Criminal Mastermind - Paul 'Top Tout' Williams |
The Foraging
Ireland can now exclusively reveal the vicious thug responsible for
Ireland's current wave of gangland crime – Paul 'Top Tout'
Williams. Gardaí have long suspected that an unknown kingpin was
pulling the strings in Gangland but The Irish Sun journalist's role was only recently
uncovered after a thorough and courageous investigation carried out by this writer.
In a case of
fact being stranger fiction, Williams' story is not unlike that of
the film The Departed. Back in the early 90s the prolific
Dublin criminal Martin 'The General' Cahill recognised the power of
the media and recruited Williams, then a low-level street thug, to
attend a couple of journalism courses before getting him a job, through
torture and intimidation, at the Sunday World.
Cahill
intended to use Williams to misdirect the Gardaí and rival gangs by
planting false stories in the national newspaper. The crime columns
were also used to promote Cahill's image of being an “ordinary
decent criminal”. But when The General was slaughtered in a hail of
bullets in 1994 Williams found himself trapped in his job as a
journalist because no one but Cahill knew Top Tout's true identity.
However,
Williams soon realised how profitable crime-writing could be in its
own right and successfully kept his criminal persona a secret while
he expertly played criminal factions against each other using his
regular crime columns and subsequent books. It is believed that
journalist Veronica Guerin was close to revealing Top Tout's identity
in 1996 when she was brutally murdered by John Gilligan's gang after
Williams gave them accurate details of her diary and movements.
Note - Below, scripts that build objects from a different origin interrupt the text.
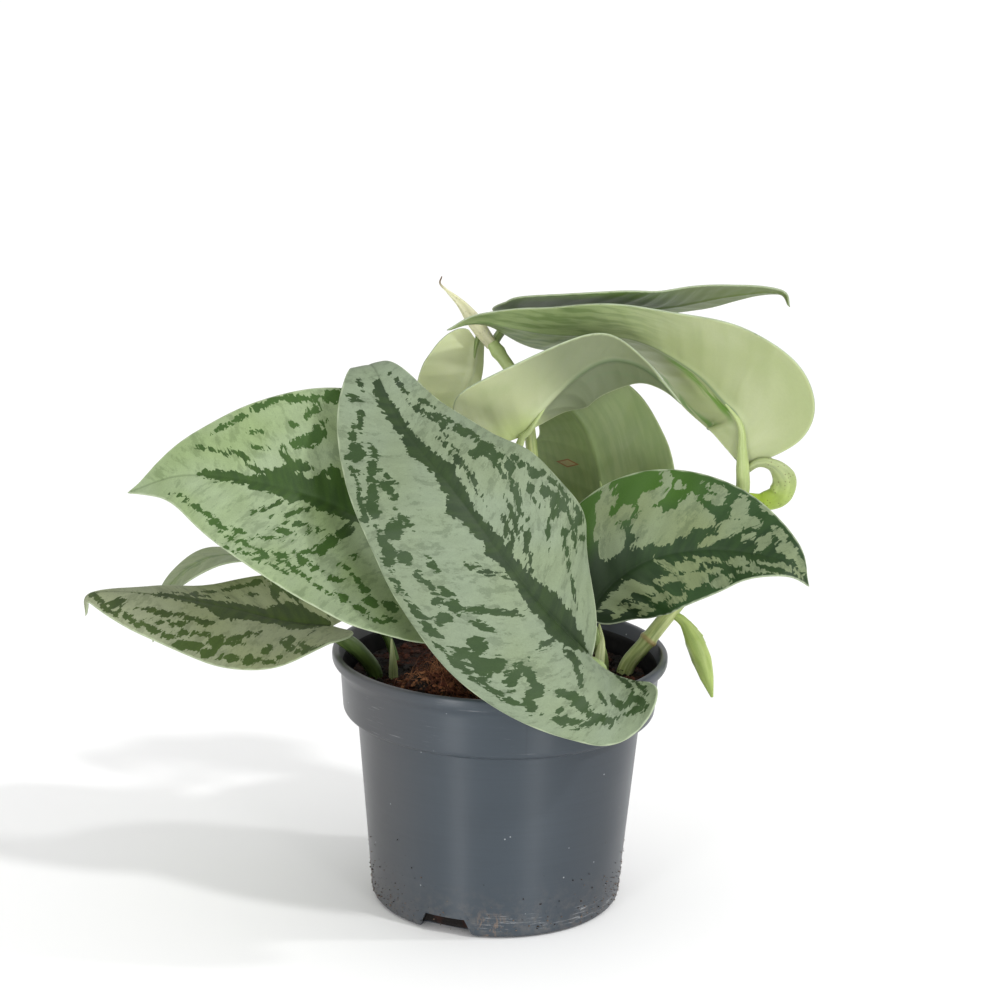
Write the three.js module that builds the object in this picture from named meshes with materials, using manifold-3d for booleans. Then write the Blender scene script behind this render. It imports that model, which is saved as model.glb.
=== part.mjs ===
// A satin pothos, Scindapsus pictus, growing in a thin plastic nursery pot.
// Millimetres, +Z up. The origin is the middle of the pot's flat underside, and the viewer's side is -Y.
import * as THREE from 'three';
import { mergeVertices } from 'three/addons/utils/BufferGeometryUtils.js';
import Module from 'manifold-3d';

const wasm = await Module();
wasm.setup();

// ---------------------------------------------------------------- driving dimensions

const POT_HEIGHT = 92;
const RIM_RADIUS = 60;
const BAND_RADIUS = 56;
const BAND_BOTTOM = 71;
const WALL_TOP_RADIUS = 50.4;
const FOOT_RADIUS = 45;
const WALL = 1.2;
const FLOOR = 1.4;
const ROUND_SEGMENTS = 42;

const NOTCH_COUNT = 3;
const NOTCH_FIRST = -113;        // degrees round from +X
const NOTCH_WIDTH = 22;
const NOTCH_HEIGHT = 6.5;
const NOTCH_SLANT = 3.6;
const NOTCH_REACH = 38;          // radius where a notch begins in the floor

const GAP = 0.3;                 // clearance between pieces that touch
const SOIL_TOP = 81;
const STEM_FOOT = 72;            // depth that the stems reach in the soil
const BLADE = 0.8;               // leaf thickness
const LEAF_ROWS = 13;
const LEAF_COLUMNS = 4;          // on each side of the midrib
const STEM_SIDES = 7;

// Half of a flat blade: [share of the midrib's length, share of the half width]. A heart has a lobe
// behind the petiole, and an oval has none.
const HEART = [
  [0, 0], [-0.085, 0.09], [-0.155, 0.3], [-0.15, 0.56], [-0.07, 0.8], [0.07, 0.955], [0.25, 1],
  [0.45, 0.9], [0.63, 0.68], [0.79, 0.4], [0.9, 0.165], [0.96, 0.055], [1, 0],
];
const OVAL_BASE = [0, 0.01, 0.03, 0.07, 0.13, 0.2, 0.3];

// ---------------------------------------------------------------- materials

function satin(color, roughness) {
  return new THREE.MeshStandardMaterial({ color, roughness, metalness: 0 });
}

const POT_PLASTIC = satin(0x4f555e, 0.42);
const COIR = satin(0x3a2418, 0.95);
const SILVER_LEAF = satin(0x8fa585, 0.55);
const YOUNG_GREEN = satin(0xb4c47a, 0.5);

// ---------------------------------------------------------------- solids

function solid(geometry) {
  geometry.deleteAttribute('normal');
  geometry.deleteAttribute('uv');
  const merged = mergeVertices(geometry, 1e-4);
  const mesh = new wasm.Mesh({
    numProp: 3,
    vertProperties: new Float32Array(merged.attributes.position.array),
    triVerts: new Uint32Array(merged.index.array),
  });
  return new wasm.Manifold(mesh);
}

function join(solids) {
  return solids.slice(1).reduce((all, next) => all.add(next), solids[0]);
}

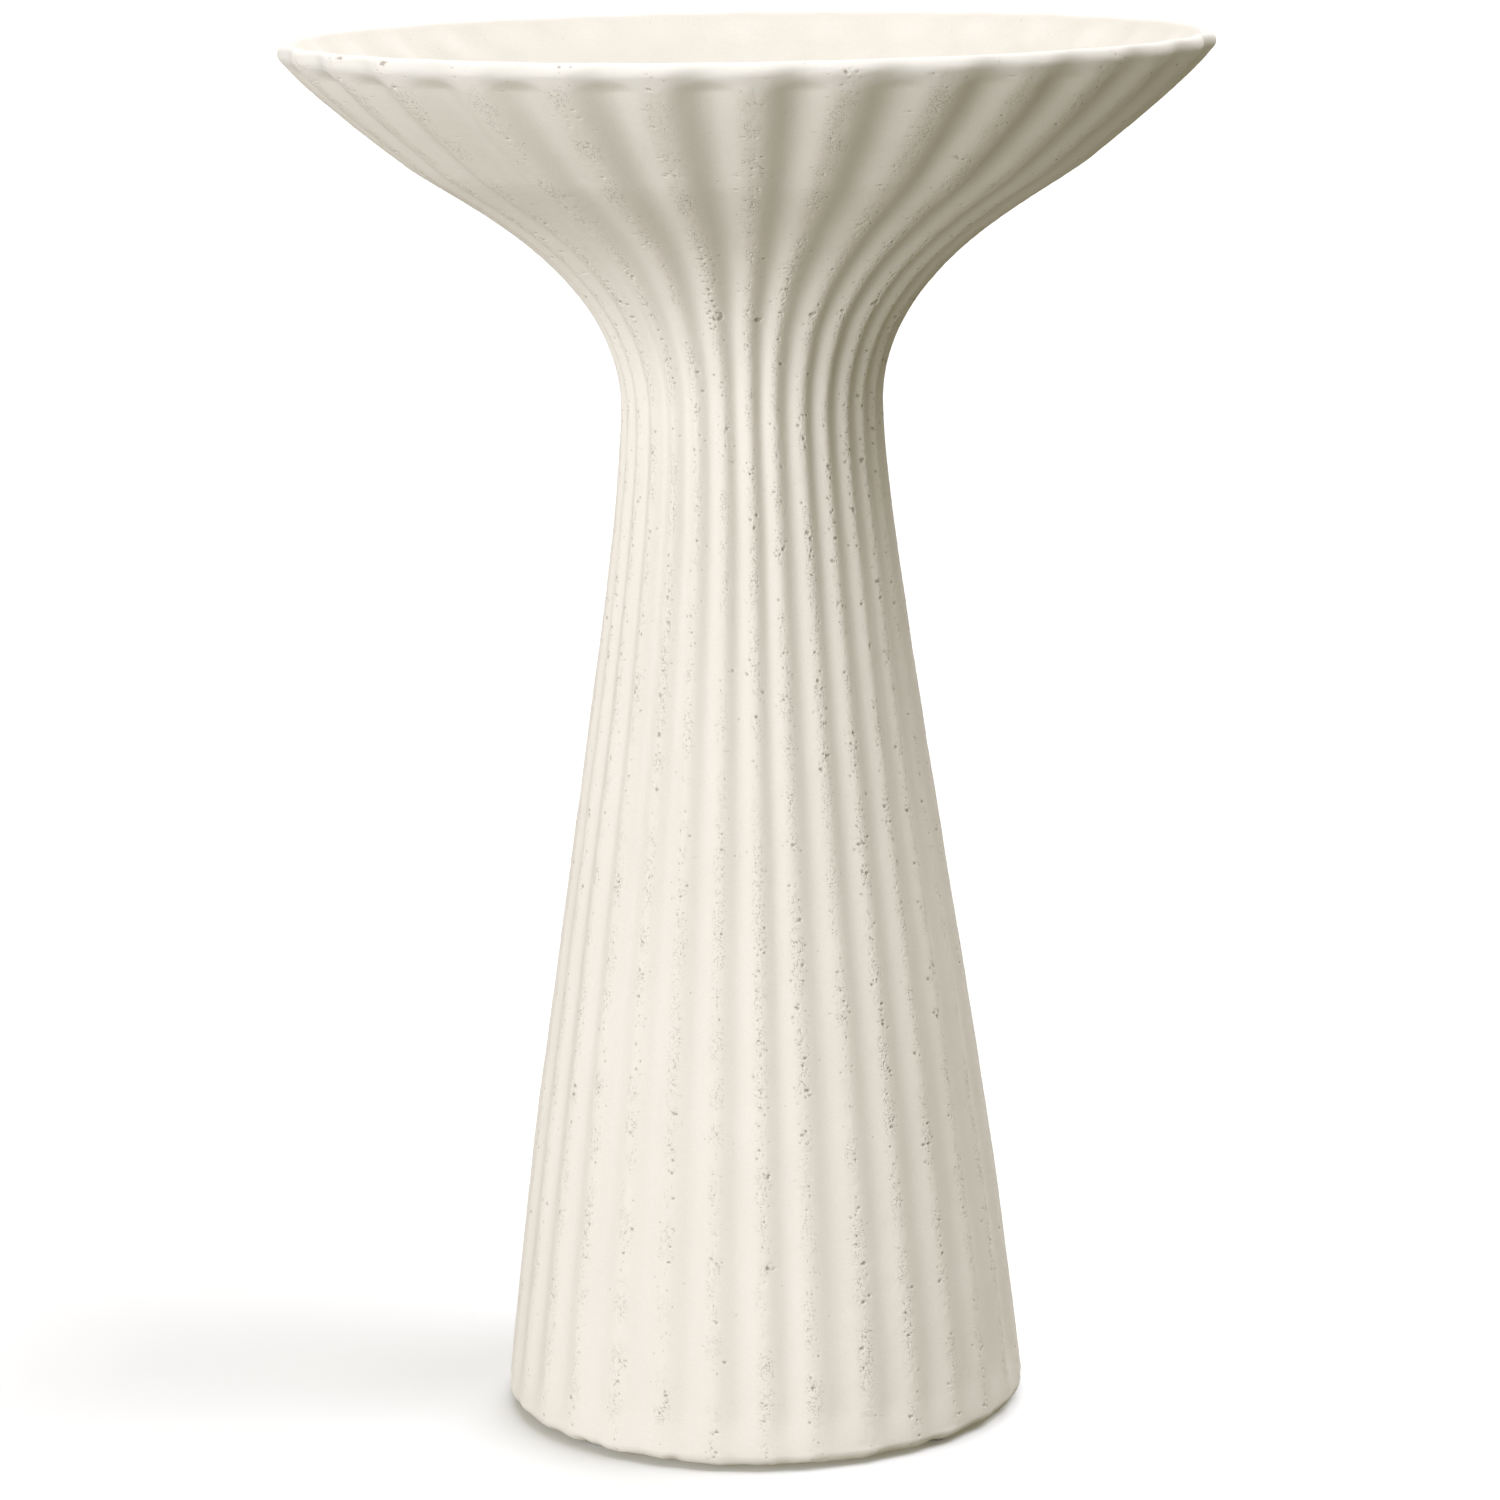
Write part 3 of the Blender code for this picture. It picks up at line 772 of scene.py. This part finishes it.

Williams swiftly replaced Guerin as top dog at the Sunday World and set about creating the cult of Gangland by
giving Ireland's criminals the one thing they craved the most but
couldn't buy or steal: notoriety. Using his columns he built up the
profiles of various lowlifes and drug dealers, knowing that the more
he wrote about them the bigger a target they would become. This
cunning tactic resulted in a high turnover rate of gangland figures
as jealous gang rivals murderously scrambled to get their names in
the headlines. Top Tout had hit the big time.
In a bizarre twist, Williams' true identity was revealed not by the
Gardaí that he so closely associated with but by the vigilence of this writer. I
had noticed discrepancies in Williams' writing – frequent
misspellings, poor syntax, indiscriminate punctuation – that
suggested he couldn't possibly be a professional writer. When
this writer bravely confronted Williams with the overwhelming evidence against him Top Tout broke down
and admitted his guilt but fled the country before he could be
apprehended by the Gardaí. The grisly reign of Paul 'Top Tout' Williams was over.
*At
the time of writing it is believed that Paul Williams is living in
Spain and is currently working on one last big heist before he
disappears for good: He's writing his memoirs.